Le miracle des langues suscité par l’Esprit indique à l’Église sa tâche de concilier l’unité de la Parole de Dieu avec la multiplicité des modes selon lesquels elle doit être vécue et annoncée dans l’unique communauté des croyants et parmi tous les peuples: ainsi l’Église ne cherchera pas à s’imposer par son langage propre, mais elle s’introduira dans les langages des autres hommes pour annoncer les merveilles de Dieu selon leurs formes et leurs modalités de compréhension.

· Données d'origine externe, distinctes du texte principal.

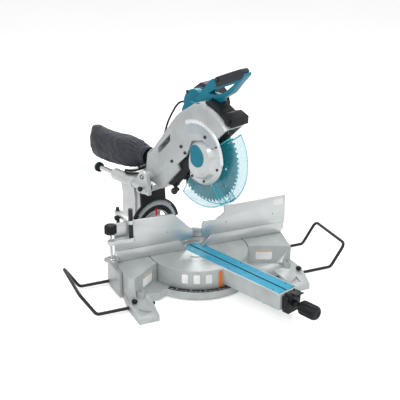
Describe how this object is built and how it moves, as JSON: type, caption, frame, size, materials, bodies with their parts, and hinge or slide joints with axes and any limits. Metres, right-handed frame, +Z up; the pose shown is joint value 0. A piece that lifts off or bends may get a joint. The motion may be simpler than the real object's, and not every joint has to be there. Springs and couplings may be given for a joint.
{
  "type": "sliding compound mitre saw",
  "caption": "Sliding mitre saw: turntable with kerf slot, two-part fence, tilting arm on twin rails, chopping saw head with clear guard, dust bag, vise and side supports.",
  "frame": {"origin": "bottom centre of the saw's box at rest, measured without the mains lead, its coil and its plug", "axes": "+X along the fence to the operator's right, +Y to the rear, away from the operator, +Z up; the table is stored turned 20.2 degrees"},
  "size_m": [0.952, 1.0507, 0.7478],
  "materials": {
    "silver_paint": "satin silver-grey casting paint",
    "machined_aluminium": "milled",
    "teal_plastic": "semi-gloss",
    "clear_guard": "tinted clear plastic",
    "kerf_board_blue": "satin",
    "black_plastic": "matte",
    "black_steel": "gloss black",
    "dark_grip": "matte",
    "steel": "brushed",
    "chrome": "polished",
    "orange_pointer": "satin",
    "red_plastic": "satin",
    "bag_fabric": "woven",
    "cord_rubber": "matte"
  },
  "bodies": {
    "base": {"base_casting": "silver_paint", "mitre_scale": "black_plastic", "fixed_fence": "machined_aluminium", "power_cord": "cord_rubber", "cord_coil": "cord_rubber", "plug": "cord_rubber"},
    "fence_slide_left": {"sliding_fence_left": "machined_aluminium"},
    "fence_slide_right": {"sliding_fence_right": "machined_aluminium"},
    "fence_clamp_left": {"fence_knob_left": "black_plastic"},
    "fence_clamp_right": {"fence_knob_right": "black_plastic"},
    "holder_slide_left": {"holder_left": "black_steel"},
    "holder_slide_right": {"holder_right": "black_steel"},
    "holder_clamp_left": {"holder_knob_left": "black_plastic"},
    "holder_clamp_right": {"holder_knob_right": "black_plastic"},
    "vise_swivel": {"vise_rod": "black_steel", "vise_link": "machined_aluminium"},
    "vise_clamp": {"vise_clamp_knob": "black_plastic"},
    "vise_lift": {"vise_post": "black_steel", "vise_arm": "machined_aluminium"},
    "vise_press": {"vise_screw": "steel", "vise_plate": "steel"},
    "vise_handle": {"vise_knob": "black_plastic"},
    "table": {"turntable": "silver_paint", "turntable_pivot": "steel", "kerf_board_left": "kerf_board_blue", "kerf_board_right": "kerf_board_blue", "mitre_pointer": "orange_pointer", "arm_end_bracket": "black_plastic", "bevel_pointer": "red_plastic"},
    "mitre_grip": {"grip_knob": "black_plastic"},
    "mitre_lever": {"lock_lever": "black_plastic"},
    "bevel_release": {"release_lever": "red_plastic"},
    "tilt": {"bevel_arm": "silver_paint", "bevel_scale": "black_plastic", "bevel_pivot": "steel"},
    "bevel_lock": {"bevel_lock_lever": "black_plastic"},
    "slider": {"carriage": "silver_paint", "slide_rail_left": "chrome", "slide_rail_right": "chrome", "rail_cap_left": "teal_plastic", "rail_cap_right": "teal_plastic", "pivot_shaft": "steel"},
    "stopper": {"stopper_pin": "black_plastic"},
    "head": {"saw_case": "silver_paint", "inner_cover": "black_plastic", "centre_cover": "silver_paint", "guard_front_cover": "black_plastic", "gear_housing": "teal_plastic", "motor_housing": "teal_plastic", "motor_cap": "dark_grip", "handle": "teal_plastic", "handle_grip": "dark_grip", "dust_nozzle": "black_plastic", "dust_bag": "bag_fabric"},
    "trigger_lever": {"trigger": "dark_grip"},
    "lock_off": {"lock_off_button": "black_plastic"},
    "guard_front": {"lower_guard_front": "clear_guard"},
    "guard_rear": {"lower_guard_rear": "clear_guard"},
    "blade": {"saw_blade": "steel", "blade_flange": "steel"}
  },
  "joints": [
    {"name": "mitre_turn", "type": "hinge", "parent": "base", "child": "table", "pos_m": [-0.0155, -0.0261, 0.05], "axis": [0, 0, 1], "range_deg": [-70.2, 29.8]},
    {"name": "fence_left_slide", "type": "slide", "parent": "base", "child": "fence_slide_left", "axis": [-1, 0, 0], "range_m": [0, 0.06]},
    {"name": "fence_right_slide", "type": "slide", "parent": "base", "child": "fence_slide_right", "axis": [1, 0, 0], "range_m": [0, 0.06]},
    {"name": "fence_left_clamp_turn", "type": "hinge", "parent": "base", "child": "fence_clamp_left", "pos_m": [-0.2155, 0.0082, 0.128], "axis": [0, 1, 0], "range_deg": [0, 180]},
    {"name": "fence_right_clamp_turn", "type": "hinge", "parent": "base", "child": "fence_clamp_right", "pos_m": [0.1845, 0.0082, 0.128], "axis": [0, 1, 0], "range_deg": [0, 180]},
    {"name": "holder_left_slide", "type": "slide", "parent": "base", "child": "holder_slide_left", "axis": [-1, 0, 0], "range_m": [0, 0.06]},
    {"name": "holder_right_slide", "type": "slide", "parent": "base", "child": "holder_slide_right", "axis": [1, 0, 0], "range_m": [0, 0.06]},
    {"name": "holder_left_clamp_turn", "type": "hinge", "parent": "base", "child": "holder_clamp_left", "pos_m": [-0.2955, -0.1781, 0.0268], "axis": [0, 0, 1], "range_deg": [0, 180]},
    {"name": "holder_right_clamp_turn", "type": "hinge", "parent": "base", "child": "holder_clamp_right", "pos_m": [0.2925, -0.1781, 0.0268], "axis": [0, 0, 1], "range_deg": [0, 180]},
    {"name": "vise_swing", "type": "hinge", "parent": "base", "child": "vise_swivel", "pos_m": [-0.2705, 0.0479, 0.1], "axis": [0, 0, 1], "range_deg": [-60, 10]},
    {"name": "vise_clamp_turn", "type": "hinge", "parent": "vise_swivel", "child": "vise_clamp", "pos_m": [-0.2847, 0.0039, 0.244], "axis": [1, 0, 0], "range_deg": [0, 180]},
    {"name": "vise_height", "type": "slide", "parent": "vise_swivel", "child": "vise_lift", "axis": [0, 0, 1], "range_m": [-0.022, 0.04]},
    {"name": "vise_press_travel", "type": "slide", "parent": "vise_lift", "child": "vise_press", "axis": [0, 0, -1], "range_m": [-0.02, 0.02]},
    {"name": "vise_knob_turn", "type": "hinge", "parent": "vise_press", "child": "vise_handle", "pos_m": [-0.324, -0.0421, 0.2123], "axis": [0, 0, -1], "range_deg": [-1800, 1800]},
    {"name": "grip_knob_turn", "type": "hinge", "parent": "table", "child": "mitre_grip", "pos_m": [0.13367, -0.43153, 0.064], "axis": [-0.3453, 0.9385, 0], "range_deg": [0, 180]},
    {"name": "lock_lever_press", "type": "hinge", "parent": "table", "child": "mitre_lever", "pos_m": [0.13274, -0.429, 0.094], "axis": [0.9385, 0.3453, 0], "range_deg": [0, 15], "stiffness_Nm_per_rad": 1, "springref_deg": -8.59},
    {"name": "bevel_release_push", "type": "hinge", "parent": "table", "child": "bevel_release", "pos_m": [-0.1519, 0.16506, 0.137], "axis": [-0.3453, 0.9385, 0], "range_deg": [0, 8], "stiffness_Nm_per_rad": 1, "springref_deg": -8.59},
    {"name": "bevel_tilt", "type": "hinge", "parent": "table", "child": "tilt", "pos_m": [-0.09664, 0.19445, 0.097], "axis": [-0.3453, 0.9385, 0], "range_deg": [-38, 12]},
    {"name": "bevel_lock_turn", "type": "hinge", "parent": "tilt", "child": "bevel_lock", "pos_m": [-0.14205, 0.31786, 0.097], "axis": [-0.3453, 0.9385, 0], "range_deg": [-30, 30]},
    {"name": "rail_slide", "type": "slide", "parent": "tilt", "child": "slider", "axis": [0.3453, -0.9385, 0], "range_m": [0, 0.08]},
    {"name": "stopper_pull", "type": "slide", "parent": "slider", "child": "stopper", "axis": [-0.9385, -0.3453, 0], "range_m": [0, 0.006]},
    {"name": "chop", "type": "hinge", "parent": "slider", "child": "head", "pos_m": [-0.08387, 0.15972, 0.32], "axis": [0.9385, 0.3453, 0], "range_deg": [0, 45], "stiffness_Nm_per_rad": 12, "springref_deg": -171.89, "deforming": ["power_cord"]},
    {"name": "guard_front_retract", "type": "hinge", "parent": "head", "child": "guard_front", "pos_m": [-0.00342, -0.05895, 0.439], "axis": [0.9385, 0.3453, 0], "range_deg": [-51, 1]},
    {"name": "guard_rear_retract", "type": "hinge", "parent": "head", "child": "guard_rear", "pos_m": [-0.00342, -0.05895, 0.439], "axis": [0.9385, 0.3453, 0], "range_deg": [-121, 1]},
    {"name": "blade_spin", "type": "hinge", "parent": "head", "child": "blade", "pos_m": [-0.00342, -0.05895, 0.439], "axis": [0.9385, 0.3453, 0], "continuous": true},
    {"name": "trigger_pull", "type": "hinge", "parent": "head", "child": "trigger_lever", "pos_m": [0.05477, -0.15917, 0.70476], "axis": [0.9385, 0.3453, 0], "range_deg": [0, 4], "stiffness_Nm_per_rad": 2, "springref_deg": -5.73},
    {"name": "lock_off_push", "type": "slide", "parent": "head", "child": "lock_off", "axis": [0.9385, 0.3453, 0], "range_m": [0, 0.003], "stiffness_N_per_m": 400, "springref_m": -0.002}
  ],
  "couplings": [
    {"joint": "guard_front_retract", "follows": "chop", "ratio": -1.1111},
    {"joint": "guard_rear_retract", "follows": "chop", "ratio": -2.6667},
    {"joint": "vise_knob_turn", "follows": "vise_press_travel", "rad_per_m": 1570}
  ]
}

L’Esprit répandu à Pentecôte engage l’Église, aujourd’hui encore, à créer des voies et à inventer des modes qui fassent de l’altérité non pas un motif de conflit et d’inimitié, mais de communion. Ainsi l’Église, et toute communauté chrétienne, pourra être signe du Royaume universel qui viendra et auquel est appelée l’humanité tout entière à travers, et non pas malgré, les différences qui la traversent. Tout cela affine la sensibilité et l’attention que les chrétiens doivent manifester pour l’œcuménisme et le dialogue avec les autres religions. La conscience des racine juives de la foi chrétienne, de l’hébraïcité pérenne de Jésus, d’Israël comme peuple de l’alliance jamais révoquée et la conscience, tout à la fois, de la destination universelle du salut chrétien, de la multiplicité des peuples et des cultures où l’Évangile est appelé à être ensemencé, devraient faire partie du bagage de tout chrétien majeur. De même, la certitude que l’œcuménisme est un élément constitutif de la foi du baptisé devrait aussi y appartenir: le chrétien est appelé, en tant que disciple du Christ Jésus, à prier et à agir pour supprimer le scandale de la division entre chrétiens.